Papst Franziskus. –Foto: © Jorge Silva | Dreamstime.com

 Der Papstbotschafter in Kiew, Erzbischof Visvaldas Kulbokas, hat die jüngsten Worte des Papstes zum Ukraine-Krieg verteidigt. Im Gespräch mit der italienischen Zeitung „La Repubblica“ (Montag) kritisierte der aus Litauen stammende Diplomat den Fragesteller des Schweizer Papstinterviews, der das Bild von der Weißen Flagge gebraucht hatte. „Warum geht er vom Opfer, vom Angegriffenen aus? Was für eine Frage ist denn das?“, so der Vatikandiplomat zu dem am Samstag teilweise bekannt gewordenen Interview des Schweizer Fernsehens RSI.

Der Papst habe dann das Bild aufgegriffen und in seiner Antwort präzisiert, dass „Verhandeln niemals eine Kapitulation ist“, erklärt Kulbokas. Wenn der Interviewer den Papst nach Russland gefragt hätte, wäre die Antwort gewesen: „Du sollst nicht töten und keine Soldaten, Raketen und Drohnen in die Ukraine schicken!“

Der Diplomat führte aus, das von Papst Franziskus eingebrachte Thema möglicher Verhandlungen werde auch in der ukrainischen Politik und Gesellschaft diskutiert. In der Ukraine werde gefragt, welche Alternative zu mehr Opfern führt. Die Ukrainer wüssten aus ihrer Geschichte, was eine Unterwerfung kostet. Dazu zählten die persönlichen Leiden, aber auch die kollektive Katastrophe der von Josef Stalin geförderten Hungerkrise von 1932/33, dem Holodomor.

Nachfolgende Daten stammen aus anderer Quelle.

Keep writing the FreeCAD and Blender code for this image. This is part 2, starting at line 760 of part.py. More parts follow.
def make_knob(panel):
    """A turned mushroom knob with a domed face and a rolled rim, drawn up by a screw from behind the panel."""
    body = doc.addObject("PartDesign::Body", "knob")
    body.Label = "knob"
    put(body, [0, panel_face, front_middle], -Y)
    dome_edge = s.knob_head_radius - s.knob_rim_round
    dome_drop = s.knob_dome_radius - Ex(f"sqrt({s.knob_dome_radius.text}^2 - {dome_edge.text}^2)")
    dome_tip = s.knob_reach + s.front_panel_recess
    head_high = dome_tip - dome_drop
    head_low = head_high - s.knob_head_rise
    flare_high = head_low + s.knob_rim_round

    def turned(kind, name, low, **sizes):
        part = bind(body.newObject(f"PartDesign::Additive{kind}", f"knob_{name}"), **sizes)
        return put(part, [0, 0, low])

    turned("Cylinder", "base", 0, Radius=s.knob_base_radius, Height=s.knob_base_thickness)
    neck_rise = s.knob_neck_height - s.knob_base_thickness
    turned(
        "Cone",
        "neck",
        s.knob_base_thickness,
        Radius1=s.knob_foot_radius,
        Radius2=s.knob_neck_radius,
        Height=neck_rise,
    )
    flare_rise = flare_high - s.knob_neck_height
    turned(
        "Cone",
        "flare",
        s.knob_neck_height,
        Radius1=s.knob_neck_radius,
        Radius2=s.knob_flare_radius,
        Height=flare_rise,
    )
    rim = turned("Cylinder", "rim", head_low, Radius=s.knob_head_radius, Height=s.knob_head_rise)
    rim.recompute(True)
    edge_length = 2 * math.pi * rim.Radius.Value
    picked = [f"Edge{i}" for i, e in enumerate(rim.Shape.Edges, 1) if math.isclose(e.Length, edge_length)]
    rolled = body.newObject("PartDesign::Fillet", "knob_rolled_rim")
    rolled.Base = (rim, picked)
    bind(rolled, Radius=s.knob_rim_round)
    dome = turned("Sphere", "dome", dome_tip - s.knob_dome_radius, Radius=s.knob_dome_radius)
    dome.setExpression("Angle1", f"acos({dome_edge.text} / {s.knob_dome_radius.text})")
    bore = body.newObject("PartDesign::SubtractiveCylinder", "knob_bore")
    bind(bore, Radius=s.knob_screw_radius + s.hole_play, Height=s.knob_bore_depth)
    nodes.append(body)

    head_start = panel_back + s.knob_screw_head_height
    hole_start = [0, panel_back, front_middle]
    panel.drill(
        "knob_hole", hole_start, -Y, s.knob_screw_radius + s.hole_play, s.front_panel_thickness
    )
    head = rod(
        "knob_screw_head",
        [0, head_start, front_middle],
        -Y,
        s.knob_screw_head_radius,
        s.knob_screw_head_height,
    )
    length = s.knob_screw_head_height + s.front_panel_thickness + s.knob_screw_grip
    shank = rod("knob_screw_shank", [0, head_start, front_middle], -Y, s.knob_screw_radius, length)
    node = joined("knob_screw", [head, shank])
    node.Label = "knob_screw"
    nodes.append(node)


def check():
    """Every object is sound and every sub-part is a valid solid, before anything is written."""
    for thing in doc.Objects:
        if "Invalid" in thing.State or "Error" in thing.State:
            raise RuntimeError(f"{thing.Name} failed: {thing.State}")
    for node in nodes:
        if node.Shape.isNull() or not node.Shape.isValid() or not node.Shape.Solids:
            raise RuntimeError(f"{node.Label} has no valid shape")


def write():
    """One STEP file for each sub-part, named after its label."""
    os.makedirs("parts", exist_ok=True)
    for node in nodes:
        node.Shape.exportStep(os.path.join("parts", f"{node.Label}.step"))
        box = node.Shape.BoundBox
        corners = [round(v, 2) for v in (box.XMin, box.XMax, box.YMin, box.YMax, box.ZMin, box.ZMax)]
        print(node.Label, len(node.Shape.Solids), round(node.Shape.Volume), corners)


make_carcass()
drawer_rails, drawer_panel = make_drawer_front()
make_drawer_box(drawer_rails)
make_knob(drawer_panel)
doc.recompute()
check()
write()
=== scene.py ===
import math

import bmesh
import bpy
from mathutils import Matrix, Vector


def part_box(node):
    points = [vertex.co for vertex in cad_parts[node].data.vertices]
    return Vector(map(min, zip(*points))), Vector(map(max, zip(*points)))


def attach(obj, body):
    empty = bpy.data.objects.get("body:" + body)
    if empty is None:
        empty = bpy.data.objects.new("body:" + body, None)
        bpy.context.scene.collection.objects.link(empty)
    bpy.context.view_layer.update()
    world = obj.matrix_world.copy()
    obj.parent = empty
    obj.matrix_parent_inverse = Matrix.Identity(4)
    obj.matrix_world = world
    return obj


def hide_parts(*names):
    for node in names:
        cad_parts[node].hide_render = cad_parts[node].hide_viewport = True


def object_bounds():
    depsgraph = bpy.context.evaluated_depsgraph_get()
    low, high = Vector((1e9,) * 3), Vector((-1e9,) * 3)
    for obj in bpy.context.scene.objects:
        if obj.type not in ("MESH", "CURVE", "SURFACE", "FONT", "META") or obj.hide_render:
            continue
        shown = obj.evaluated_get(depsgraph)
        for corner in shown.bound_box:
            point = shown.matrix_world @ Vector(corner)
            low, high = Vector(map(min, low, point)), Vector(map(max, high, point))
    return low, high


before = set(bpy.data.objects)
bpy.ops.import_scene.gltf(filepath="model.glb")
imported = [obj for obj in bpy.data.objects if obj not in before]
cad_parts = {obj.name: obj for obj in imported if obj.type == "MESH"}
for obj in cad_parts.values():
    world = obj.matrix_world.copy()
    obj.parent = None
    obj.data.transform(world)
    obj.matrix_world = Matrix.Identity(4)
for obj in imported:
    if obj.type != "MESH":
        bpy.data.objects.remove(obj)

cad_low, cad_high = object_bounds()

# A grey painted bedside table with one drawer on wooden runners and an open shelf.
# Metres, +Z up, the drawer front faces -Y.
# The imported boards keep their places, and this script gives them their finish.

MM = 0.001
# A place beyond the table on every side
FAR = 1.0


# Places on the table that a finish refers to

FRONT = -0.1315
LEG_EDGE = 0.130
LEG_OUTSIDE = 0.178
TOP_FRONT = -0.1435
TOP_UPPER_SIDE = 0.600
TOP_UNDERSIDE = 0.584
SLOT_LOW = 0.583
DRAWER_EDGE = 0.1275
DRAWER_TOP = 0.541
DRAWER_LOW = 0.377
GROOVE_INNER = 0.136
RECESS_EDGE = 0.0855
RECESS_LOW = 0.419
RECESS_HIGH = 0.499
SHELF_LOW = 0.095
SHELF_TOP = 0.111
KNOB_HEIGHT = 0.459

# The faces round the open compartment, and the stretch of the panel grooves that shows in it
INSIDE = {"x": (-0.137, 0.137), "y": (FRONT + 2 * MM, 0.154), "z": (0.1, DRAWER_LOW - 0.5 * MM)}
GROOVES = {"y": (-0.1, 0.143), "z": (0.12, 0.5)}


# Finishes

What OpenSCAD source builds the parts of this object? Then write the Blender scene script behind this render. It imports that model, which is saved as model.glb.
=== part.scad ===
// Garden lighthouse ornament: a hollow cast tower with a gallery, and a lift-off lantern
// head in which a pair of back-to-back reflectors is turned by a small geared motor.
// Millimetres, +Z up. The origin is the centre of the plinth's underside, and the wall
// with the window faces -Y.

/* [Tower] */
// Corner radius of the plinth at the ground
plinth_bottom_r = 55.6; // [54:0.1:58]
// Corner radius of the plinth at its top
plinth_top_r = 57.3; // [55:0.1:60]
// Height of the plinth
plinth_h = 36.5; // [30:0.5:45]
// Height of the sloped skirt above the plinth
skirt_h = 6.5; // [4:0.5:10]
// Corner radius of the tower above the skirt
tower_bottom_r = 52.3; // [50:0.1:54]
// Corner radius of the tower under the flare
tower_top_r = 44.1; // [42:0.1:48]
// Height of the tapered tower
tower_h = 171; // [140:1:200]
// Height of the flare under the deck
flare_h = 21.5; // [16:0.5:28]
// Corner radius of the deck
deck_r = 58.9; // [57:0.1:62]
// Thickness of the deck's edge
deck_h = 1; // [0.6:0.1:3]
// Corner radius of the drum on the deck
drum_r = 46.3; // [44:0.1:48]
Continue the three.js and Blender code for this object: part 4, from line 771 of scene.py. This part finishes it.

Deshalb frage man in der Ukraine: „Sterben mehr Menschen, wenn wir uns dem Unterdrücker entgegenstellen – oder sterben mehr, wenn wir zu einer Übereinkunft kommen? Und wenn ja, was für eine Übereinkunft wäre das? Eine Unterwerfung darf es nicht sein.“

Die Einladung zum Dialog gehöre zum Auftrag des Heiligen Stuhls. „Wir laden ein zu Öffnung und Dialog unter den Völkern; diesen Aspekt wollte der Papst unterstreichen“, so Kulbokas. Dialog sei ein Mittel, um selbst größte Hindernisse zu überwinden.

Kanzler bei Papst-Äußerungen zu weißer Fahne anderer Meinung

Bundeskanzler Olaf Scholz (SPD) ist in der Frage nach einem möglichen Weg zum Frieden für die Ukraine anderer Meinung als Papst Franziskus. Das stellte Regierungssprecher Steffen Hebestreit am Montag vor Journalisten in Berlin auf Nachfrage klar. Richtig sei, dass die Ukraine sich gegen einen Aggressor wehre und dafür viel internationale Unterstützung bekomme. Es stehe im Rahmen des Völkerrechts, sich gegen einen solchen völkerrechtswidrigen Angriffskrieg zu verteidigen. Wie viele andere Länder unterstütze Deutschland die Ukraine dabei.

Der Kanzler sei in dieser Frage nicht der Meinung des Papstes, sagte Hebestreit. Man habe zur Kenntnis genommen, wie der Sprecher des Vatikan versucht habe, die Worte des Kirchenoberhaupts einzuordnen. Grundsätzlich sei die Haltung des Papstes in der Frage des Ukraine-Kriegs „relativ linear“, so der deutsche Regierungssprecher auf die Frage, ob man die Äußerung als „verpasste Chance“ der katholischen Kirche wahrnehme, mehr zur Konfliktlösung im Krieg Russlands gegen die Ukraine beizutragen.